Ahora, con todo lo dicho aún queda una pregunta en el aire: ¿qué pasa con los no creyentes? Como bien ha señalado Úrsula Indacochea, en el Perú se discute poco acerca de la libertad religiosa del no creyente, ignorando el sentido multidimensional de este derecho que le otorga a todo individuo la posibilidad de creer como de no creer en una religión y todo lo que deriva de esto, pues es legítimo tener creencias éticas o morales ajenas a este ámbito y que, sin embargo, rigen el accionar individual de cada uno. Aquí, el Estado también cumple un papel importante por tener el deber de garantizar la protección y promoción de las condiciones para que toda persona pueda desarrollar su libertad de conciencia al mismo nivel que aquellos que han adoptado alguna religión.

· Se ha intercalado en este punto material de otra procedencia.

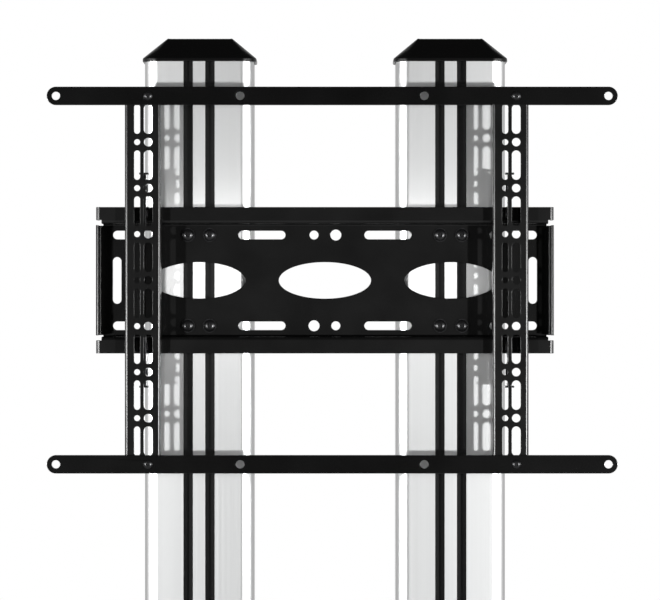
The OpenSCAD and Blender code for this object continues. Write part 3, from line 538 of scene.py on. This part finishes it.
# the cone's radius at the top face per width across flats, its spread per height, and how far it reaches past the
# prism's ends as a share of the height; the prism starts half way up its flange, so that no two faces lie together
chamfer = {"face": 0.475, "flare": 1.73, "past": 0.1}
corner = addMath(hexTree, "DIVIDE", given["Across Flats"], math.sqrt(3))
sunk = addMath(hexTree, "MULTIPLY", given["Flange Height"], 0.5)
prism = addLift(hexTree, addRound(hexTree, 6, corner, addMath(hexTree, "SUBTRACT", given["Height"], sunk)),
                addMath(hexTree, "MULTIPLY", addMath(hexTree, "ADD", given["Height"], sunk), 0.5))
inner = addMath(hexTree, "MULTIPLY", given["Across Flats"], chamfer["face"])
narrow = addMath(hexTree, "MULTIPLY_ADD", given["Height"], -chamfer["past"] * chamfer["flare"], inner)
broad = addMath(hexTree, "MULTIPLY_ADD", given["Height"], (1 + chamfer["past"]) * chamfer["flare"], inner)
tall = addMath(hexTree, "MULTIPLY", given["Height"], 1 + 2 * chamfer["past"])
cone = addNode(hexTree, "GeometryNodeMeshCone", {"Vertices": steps["head"], "Radius Top": narrow,
                                                 "Radius Bottom": broad, "Depth": tall})
coneSet = addLift(hexTree, cone.outputs["Mesh"], addMath(hexTree, "MULTIPLY", given["Height"], -chamfer["past"]))
raised = mergeShapes(hexTree, [prism, coneSet], "INTERSECT")
flange = addLift(hexTree, addRound(hexTree, steps["head"], given["Flange Radius"], given["Flange Height"]),
                 addMath(hexTree, "MULTIPLY", given["Flange Height"], 0.5))
body = chooseShape(hexTree, given["Flange Height"], raised, mergeShapes(hexTree, [raised, flange], "UNION"))
drill = addRound(hexTree, steps["bore"], given["Bore Radius"], reach["drill"])
bored = chooseShape(hexTree, given["Bore Radius"], body, cutShapes(hexTree, body, drill))
rod = addLift(hexTree, addRound(hexTree, steps["shank"], given["Shank Radius"], given["Shank Length"]),
              addMath(hexTree, "MULTIPLY", given["Shank Length"], -0.5))
rodShown = chooseShape(hexTree, given["Shank Length"], None, rod)
finishTree(hexTree, given, joinShapes(hexTree, [bored, rodShown]))

# where the fasteners stand, in metres: the columns' and slots' centres, the mount's middle and its rows, the bars'
# screws about the frame's middle, and the levels and depths of the faces that the heads and nuts bear on
columnsX, slotsX, rowsZ = (-0.139, 0.139), (-0.012, 0.012), (-0.05, 0.05)
mountZ, frameX, barScrews = 1.531, 0.008, (-0.2, 0.2)
plateFace, barFace, barBack = -0.0016, -0.0545, -0.0485
baseY, shoeBoltX, shoeBoltY, shoeTop, beamRoof = 0.04, (-0.075, 0.075), (-0.046, 0.046), 0.064, 0.052
beamBoltY, beamZ, legFace, legBack = (-0.045, 0.045), 0.031, 0.45, 0.362
nutSmooth, wireSmooth = 20, 60  # edges sharper than this, in degrees, stay sharp on a nut and on a wire

barPlaces = [(frameX + x, mountZ + z) for x in barScrews for z in barScrews]
barScrew = {"Head Radius": 4.9, "Head Height": 3.0, "Rim Height": 0.9, "Socket Across Flats": 4.0,
            "Socket Depth": 1.8, "Shank Radius": 3.0, "Shank Length": 11.2}
growPiece("bar_socket_screws", "bar_screws", screwTree, barScrew,
          [((x, barFace, z), (0, -1, 0)) for x, z in barPlaces], "display_frame")
barNut = {"Across Flats": 10.0, "Height": 4.2, "Flange Radius": 7.0, "Flange Height": 1.2, "Bore Radius": 3.05}
growPiece("bar_flange_nuts", "bar_nuts", hexTree, barNut,
          [((x, barBack, z), (0, 1, 0)) for x, z in barPlaces], "display_frame", nutSmooth)

plateScrew = {"Head Radius": 6.6, "Head Height": 4.2, "Rim Height": 1.1, "Socket Across Flats": 5.0,
              "Socket Depth": 2.6, "Shank Radius": 4.0, "Shank Length": 20.0}
growPiece("plate_button_screws", "plate_screws", screwTree, plateScrew,
          [((x + s, plateFace, mountZ + z), (0, -1, 0)) for x in columnsX for s in slotsX for z in rowsZ],
          "carriage")

shoePlaces = [(x + s, baseY + y) for x in columnsX for s in shoeBoltX for y in shoeBoltY]
shoeBolt = {"Head Radius": 8.5, "Head Height": 5.5, "Rim Height": 4.6, "Socket Across Flats": 6.0,
            "Socket Depth": 3.4, "Shank Radius": 5.0, "Shank Length": 21.0}
growPiece("shoe_cap_bolts", "shoe_bolts", screwTree, shoeBolt,
          [((x, y, shoeTop), (0, 0, 1)) for x, y in shoePlaces], "stand")
shoeNut = {"Across Flats": 16.0, "Height": 8.0, "Bore Radius": 5.05}
growPiece("shoe_hex_nuts", "shoe_nuts", hexTree, shoeNut,
          [((x, y, beamRoof), (0, 0, -1)) for x, y in shoePlaces], "stand", nutSmooth)

beamPlaces = [(side, baseY + y) for side in (-1, 1) for y in beamBoltY]
beamBolt = {"Across Flats": 16.0, "Height": 6.4, "Shank Radius": 5.0, "Shank Length": 97.0}
growPiece("beam_hex_bolts", "beam_bolts", hexTree, beamBolt,
          [((side * legFace, y, beamZ), (side, 0, 0)) for side, y in beamPlaces], "stand", nutSmooth)
beamNut = {"Across Flats": 16.0, "Height": 8.0, "Bore Radius": 5.05}
growPiece("beam_hex_nuts", "beam_nuts", hexTree, beamNut,
          [((side * legBack, y, beamZ), (-side, 0, 0)) for side, y in beamPlaces], "stand", nutSmooth)

# return spring: a wire wound round an upright axis
springTree, given = newTree("wound springs", ["Coil Radius", "Wire Radius", "Rise"])
spring = {"Coil Radius": 1.85, "Wire Radius": 0.4, "Rise": 16.6}
seat = {"left": -0.1969, "right": 0.2009, "y": -0.03625, "z": 1.4533, "coilZ": 1.4537, "turns": 7.0, "keep": 0.425}
coilLine = addNode(springTree, "GeometryNodeCurveSpiral", {"Resolution": steps["turn"], "Rotations": seat["turns"],
                                                           "Start Radius": given["Coil Radius"],
                                                           "End Radius": given["Coil Radius"],
                                                           "Height": given["Rise"]})
section = addNode(springTree, "GeometryNodeCurvePrimitiveCircle", {"Resolution": steps["wire"],
                                                                   "Radius": given["Wire Radius"]})
wound = addNode(springTree, "GeometryNodeCurveToMesh", {"Curve": coilLine.outputs[0],
                                                        "Profile Curve": section.outputs[0], "Fill Caps": True})
finishTree(springTree, given, wound.outputs[0])
for side in ("left", "right"):
    coil = growPiece("wound_spring_" + side, "lock_spring_" + side, springTree, spring,
                     [((seat[side], seat["y"], seat["coilZ"]), (0, 0, 1))], "display_frame", wireSmooth)
    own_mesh(coil)
print("fasteners and springs made")
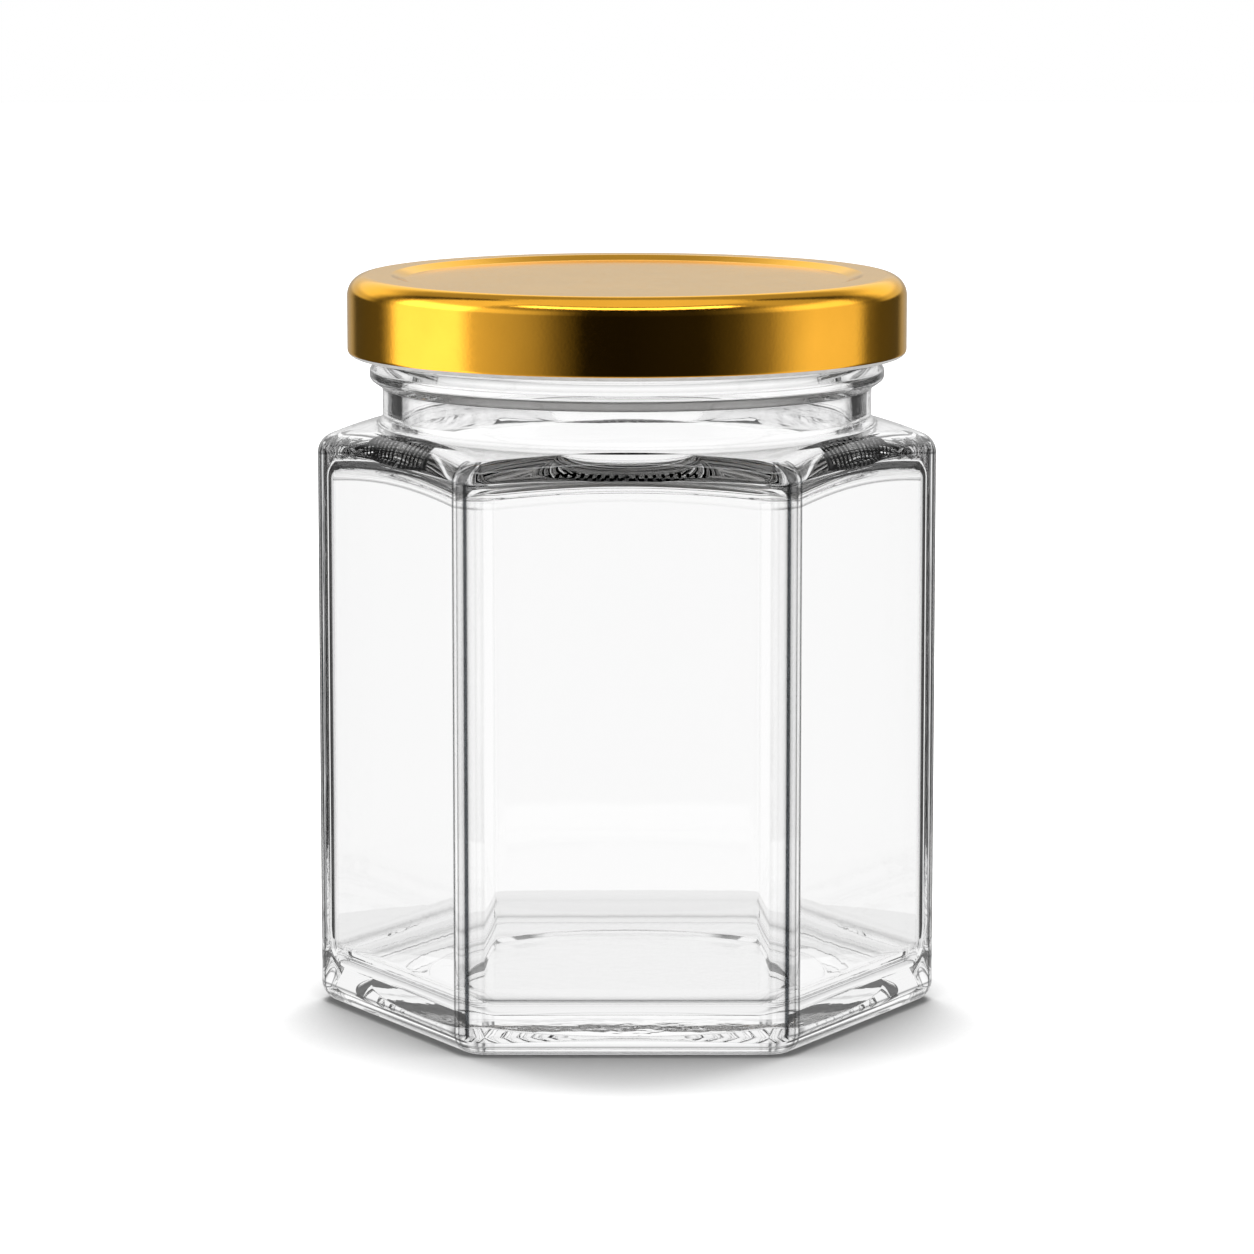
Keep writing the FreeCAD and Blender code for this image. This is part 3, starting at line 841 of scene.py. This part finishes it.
def make_world():
    """White for the camera, even for the floor; metal and glass see a studio round the jar.

    Azimuths count from +Y towards +X: the backdrop is at 0, the camera at 180."""
    world = bpy.data.worlds.new("studio")
    world.use_nodes = True
    nodes, links = world.node_tree.nodes, world.node_tree.links
    direction = nodes.new("ShaderNodeTexCoord").outputs["Generated"]
    split = nodes.new("ShaderNodeSeparateXYZ")
    links.new(direction, split.inputs[0])
    x, y, z = split.outputs
    around = math_node(nodes, links, "DEGREES", math_node(nodes, links, "ARCTAN2", x, y))
    off = math_node(nodes, links, "ABSOLUTE", around)
    rise = math_node(nodes, links, "DEGREES", math_node(nodes, links, "ARCSINE", z))
    path = nodes.new("ShaderNodeLightPath").outputs

    # what metal mirrors: its sides, the floor below, the backdrop, a dim ceiling
    metal = ramp(nodes, links, around, METAL_SIDES)
    metal = blend(nodes, links, map_range(nodes, links, rise, -46.0, -30.0, 1.0, 0.0), metal, 0.75)
    metal = blend(nodes, links, map_range(nodes, links, rise, 2.0, 6.0, 0.0, 1.0),
                  metal, math_node(nodes, links, "MAXIMUM", metal,
                                   map_range(nodes, links, off, 40.0, 60.0, 0.8, 0.0)))
    metal = math_node(nodes, links, "MULTIPLY", metal,
                      map_range(nodes, links, rise, 26.0, 40.0, 1.0, 0.35))
    metal = math_node(nodes, links, "MULTIPLY", metal,
                      map_range(nodes, links, rise, 10.0, 16.0, 1.0, 1.6))
    # a bright strip high up on the camera's side, for the crown of the cap
    strip = math_node(nodes, links, "MULTIPLY",
                      map_range(nodes, links, rise, 46.0, 50.0, 0.0, 4.0),
                      map_range(nodes, links, rise, 56.0, 60.0, 1.0, 0.0))
    strip = math_node(nodes, links, "MULTIPLY", strip,
                      map_range(nodes, links, off, 110.0, 130.0, 0.0, 1.0))
    metal = blend(nodes, links, map_range(nodes, links, rise, 60.0, 66.0, 0.0, 1.0), metal, 1.0)
    metal = math_node(nodes, links, "MAXIMUM", metal, strip)

    # light thrown back inside the glass comes from dark flags and the dim room, the
    # rest of the light in it from white surroundings
    above_floor = map_range(nodes, links, rise, -18.0, -14.0, 0.0, 1.0)
    narrow = math_node(nodes, links, "MULTIPLY",
                       map_range(nodes, links, off, 14.0, 18.0, 0.0, 1.0),
                       map_range(nodes, links, off, 46.0, 50.0, 1.0, 0.0))
    wing = math_node(nodes, links, "MULTIPLY",
                     map_range(nodes, links, off, 70.0, 74.0, 0.0, 1.0),
                     map_range(nodes, links, off, 100.0, 104.0, 1.0, 0.0))
    narrow = math_node(nodes, links, "MAXIMUM", narrow, wing)
    room = map_range(nodes, links, off, 132.0, 140.0, 0.0, 0.6)
    thrown_flag = math_node(nodes, links, "MAXIMUM", narrow, room)
    thrown_flag = math_node(nodes, links, "MULTIPLY", thrown_flag, above_floor)
    thrown_light = blend(nodes, links, thrown_flag, 1.0, FLAG_LIGHT)
    thrown = math_node(nodes, links, "GREATER_THAN", path["Glossy Depth"], 0.5)
    seen = blend(nodes, links, thrown, WHITE_THROUGH_GLASS, thrown_light)

    through = math_node(nodes, links, "GREATER_THAN", path["Transmission Depth"], 0.5)
    strength = blend(nodes, links, through, metal, seen)
    strength = blend(nodes, links, path["Is Diffuse Ray"], strength, LIGHT_ON_OBJECT)
    strength = blend(nodes, links, path["Is Camera Ray"], strength, 1.0)
    background = nodes["Background"]
    background.inputs["Color"].default_value = (1, 1, 1, 1)
    links.new(strength, background.inputs["Strength"])
    bpy.context.scene.world = world


def make_floor(name, radius, near):
    """The pale floor. The near one is what the glass and the metal show of it. Both carry a painted
    contact shadow near the jar, from ambient occlusion.
    """
    bpy.ops.mesh.primitive_circle_add(vertices=96, radius=radius, fill_type="NGON")
    floor = bpy.context.object
    floor.name = name
    material = bpy.data.materials.new(name + "_paint")
    material.use_nodes = True
    nodes, links = material.node_tree.nodes, material.node_tree.links
    shader = nodes["Principled BSDF"]
    shader.inputs["Base Color"].default_value = (FLOOR_GREY, FLOOR_GREY, FLOOR_GREY, 1)
    shader.inputs["Roughness"].default_value = 0.9
    shader.inputs["Specular IOR Level"].default_value = 0.0
    # painted contact shadow: ambient occlusion darkens the floors close to the jar
    painted_contact_shadow = nodes.new("ShaderNodeAmbientOcclusion")
    painted_contact_shadow.samples = 16
    painted_contact_shadow.inputs["Distance"].default_value = 0.008 if near else 0.03
    if near:
        shade = map_range(nodes, links, painted_contact_shadow.outputs["AO"], 0.3, 1.0, 0.92, 1.05, "LINEAR")
        shader.inputs["Base Color"].default_value = (0, 0, 0, 1)
        links.new(shade, shader.inputs["Emission Strength"])
    else:
        shade = map_range(nodes, links, painted_contact_shadow.outputs["AO"], 0.35, 1.0, 0.25, 1.0, "LINEAR")
        grey = nodes.new("ShaderNodeCombineColor")
        for socket in grey.inputs:
            links.new(math_node(nodes, links, "MULTIPLY", shade, FLOOR_GREY), socket)
        links.new(grey.outputs["Color"], shader.inputs["Base Color"])
        away = nodes.new("ShaderNodeVectorMath")
        away.operation = "LENGTH"
        links.new(nodes.new("ShaderNodeTexCoord").outputs["Object"], away.inputs[0])
        far = map_range(nodes, links, away.outputs["Value"], 0.25, 0.7, 0.25, 0.45)
        glow_strength = math_node(nodes, links, "MULTIPLY", ray_mask(nodes, links, SEEN), far)
        links.new(math_node(nodes, links, "MULTIPLY", glow_strength, shade),
                  shader.inputs["Emission Strength"])
    shader.inputs["Emission Color"].default_value = (1, 1, 1, 1)
    floor.data.materials.append(material)
    floor.visible_glossy = floor.visible_transmission = near
    floor.visible_camera = floor.visible_diffuse = floor.visible_shadow = not near


def area_lamp(name, place, target, size, power):
    """A soft lamp that glass and metal don't mirror."""
    data = bpy.data.lights.new(name, "AREA")
    data.shape = "RECTANGLE"
    data.size, data.size_y = size
    data.energy = power
    lamp = bpy.data.objects.new(name, data)
    lamp.location = place
    direction = Vector(target) - Vector(place)
    lamp.rotation_euler = direction.to_track_quat("-Z", "Y").to_euler()
    lamp.visible_glossy = lamp.visible_transmission = False
    bpy.context.scene.collection.objects.link(lamp)


make_world()
make_floor("floor", FLOOR_REACH, near=False)
make_floor("floor_near", NEAR_FLOOR_REACH, near=True)
area_lamp("top_lamp", LAMP_PLACE, LAMP_TARGET, LAMP_SIZE, LAMP_POWER)

scene = bpy.context.scene
scene.view_settings.view_transform = "Standard"
scene.cycles.max_bounces = GLASS_BOUNCES
scene.cycles.transmission_bounces = GLASS_BOUNCES
scene.cycles.glossy_bounces = METAL_BOUNCES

Para terminar, consideramos que sería mezquino negar que varios de los principios del Derecho se nutren de las enseñanzas de la doctrina Católica, especialmente de aquellas que abordan un ámbito más social en base a la vida de Jesucristo y que generan una valiosa base ética sobre la cual es posible construir las normas de una sociedad justa y equitativa. No obstante, en lo que respecta al actuar del Estado y sus deberes con respecto a las demás religiones, es vital que nuestras políticas públicas otorguen un trato equitativo, tolerante y de respeto, a fin de no generar tratos arbitrarios entre las variadas entidades y creencias religiosas. A fin de cuentas, se debe tener presente que todas las decisiones adoptadas por los organismos públicos regirán la vida de todos los peruanos: tanto de creyentes mayoritarios y minoritarios, como de los no creyentes.